#### What the task asks
Set down the lines from the one containing "obj.parent = empty" to the one containing "for corner in", both lines included, exactly as they stand and with no other lines.

#### Data shown
━━━━━━━━━━
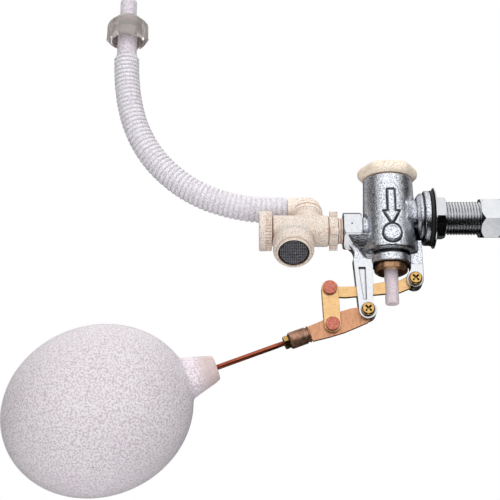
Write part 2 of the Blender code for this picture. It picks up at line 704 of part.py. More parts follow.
━━━━━━━━━━
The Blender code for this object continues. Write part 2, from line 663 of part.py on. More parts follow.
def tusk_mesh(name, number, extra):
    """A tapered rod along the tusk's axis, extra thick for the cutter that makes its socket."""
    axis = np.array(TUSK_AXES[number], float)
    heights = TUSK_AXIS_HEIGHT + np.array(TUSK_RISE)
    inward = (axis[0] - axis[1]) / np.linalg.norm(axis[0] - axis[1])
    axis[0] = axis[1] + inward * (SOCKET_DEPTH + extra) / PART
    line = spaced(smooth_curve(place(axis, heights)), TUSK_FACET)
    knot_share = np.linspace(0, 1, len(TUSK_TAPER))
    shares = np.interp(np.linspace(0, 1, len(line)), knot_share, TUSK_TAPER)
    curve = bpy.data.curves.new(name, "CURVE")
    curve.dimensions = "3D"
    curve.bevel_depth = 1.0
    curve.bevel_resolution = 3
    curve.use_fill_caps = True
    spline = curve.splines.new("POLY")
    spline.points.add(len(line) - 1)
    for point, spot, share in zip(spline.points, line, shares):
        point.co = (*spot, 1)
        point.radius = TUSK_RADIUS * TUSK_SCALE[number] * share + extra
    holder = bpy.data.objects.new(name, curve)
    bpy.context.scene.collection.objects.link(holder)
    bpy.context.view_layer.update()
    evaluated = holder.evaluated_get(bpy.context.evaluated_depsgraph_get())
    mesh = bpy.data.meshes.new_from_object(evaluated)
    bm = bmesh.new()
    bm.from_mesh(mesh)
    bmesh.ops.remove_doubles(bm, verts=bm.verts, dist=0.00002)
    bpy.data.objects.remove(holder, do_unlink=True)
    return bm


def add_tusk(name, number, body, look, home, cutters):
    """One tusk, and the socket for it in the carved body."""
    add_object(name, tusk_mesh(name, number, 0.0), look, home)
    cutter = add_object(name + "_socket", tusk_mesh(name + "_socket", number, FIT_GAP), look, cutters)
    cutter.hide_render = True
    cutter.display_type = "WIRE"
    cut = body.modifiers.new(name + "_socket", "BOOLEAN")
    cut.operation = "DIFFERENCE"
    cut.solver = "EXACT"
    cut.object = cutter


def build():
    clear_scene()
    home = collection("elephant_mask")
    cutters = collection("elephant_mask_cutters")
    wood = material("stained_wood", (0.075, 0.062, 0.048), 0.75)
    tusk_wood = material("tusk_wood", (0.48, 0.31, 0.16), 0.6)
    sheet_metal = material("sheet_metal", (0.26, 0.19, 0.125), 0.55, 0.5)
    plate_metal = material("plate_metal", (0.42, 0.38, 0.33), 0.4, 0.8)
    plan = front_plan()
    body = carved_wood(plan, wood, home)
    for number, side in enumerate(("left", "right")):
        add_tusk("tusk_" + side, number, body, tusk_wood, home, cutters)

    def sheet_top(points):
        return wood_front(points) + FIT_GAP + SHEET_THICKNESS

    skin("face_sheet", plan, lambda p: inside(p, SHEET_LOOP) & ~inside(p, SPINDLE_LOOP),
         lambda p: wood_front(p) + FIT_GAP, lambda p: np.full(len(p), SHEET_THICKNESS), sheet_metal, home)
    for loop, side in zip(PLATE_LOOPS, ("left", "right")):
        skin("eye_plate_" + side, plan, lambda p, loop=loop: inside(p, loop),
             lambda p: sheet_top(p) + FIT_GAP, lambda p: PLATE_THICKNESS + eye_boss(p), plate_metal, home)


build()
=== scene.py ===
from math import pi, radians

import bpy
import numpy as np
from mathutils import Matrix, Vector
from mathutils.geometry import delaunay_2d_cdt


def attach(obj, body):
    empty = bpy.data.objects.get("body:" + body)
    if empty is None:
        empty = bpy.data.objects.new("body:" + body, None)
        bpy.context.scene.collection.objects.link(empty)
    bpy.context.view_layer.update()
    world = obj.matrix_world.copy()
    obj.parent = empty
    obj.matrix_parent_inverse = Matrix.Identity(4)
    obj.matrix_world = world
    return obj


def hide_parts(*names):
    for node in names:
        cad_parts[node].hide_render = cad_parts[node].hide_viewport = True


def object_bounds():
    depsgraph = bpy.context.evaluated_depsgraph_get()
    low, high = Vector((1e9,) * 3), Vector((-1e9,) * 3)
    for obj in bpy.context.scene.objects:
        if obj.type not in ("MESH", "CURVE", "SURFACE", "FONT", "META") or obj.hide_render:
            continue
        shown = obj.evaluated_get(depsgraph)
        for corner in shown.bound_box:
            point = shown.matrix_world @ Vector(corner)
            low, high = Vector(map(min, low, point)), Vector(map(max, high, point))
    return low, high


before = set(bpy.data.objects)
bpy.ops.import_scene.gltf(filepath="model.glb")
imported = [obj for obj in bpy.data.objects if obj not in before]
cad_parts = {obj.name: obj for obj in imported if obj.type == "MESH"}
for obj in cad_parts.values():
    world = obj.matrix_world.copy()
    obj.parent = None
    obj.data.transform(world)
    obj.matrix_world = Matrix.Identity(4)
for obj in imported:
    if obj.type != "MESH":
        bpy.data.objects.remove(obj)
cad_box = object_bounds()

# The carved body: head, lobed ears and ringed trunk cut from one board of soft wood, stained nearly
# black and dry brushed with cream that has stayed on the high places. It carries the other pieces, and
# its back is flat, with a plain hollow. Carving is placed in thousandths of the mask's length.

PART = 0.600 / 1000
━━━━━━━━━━
#### Response to this task
    obj.parent = empty
    obj.matrix_parent_inverse = Matrix.Identity(4)
    obj.matrix_world = world
    return obj


def hide_parts(*names):
    for node in names:
        cad_parts[node].hide_render = cad_parts[node].hide_viewport = True


def object_bounds():
    depsgraph = bpy.context.evaluated_depsgraph_get()
    low, high = Vector((1e9,) * 3), Vector((-1e9,) * 3)
    for obj in bpy.context.scene.objects:
        if obj.type not in ("MESH", "CURVE", "SURFACE", "FONT", "META") or obj.hide_render:
            continue
        shown = obj.evaluated_get(depsgraph)
        for corner in shown.bound_box:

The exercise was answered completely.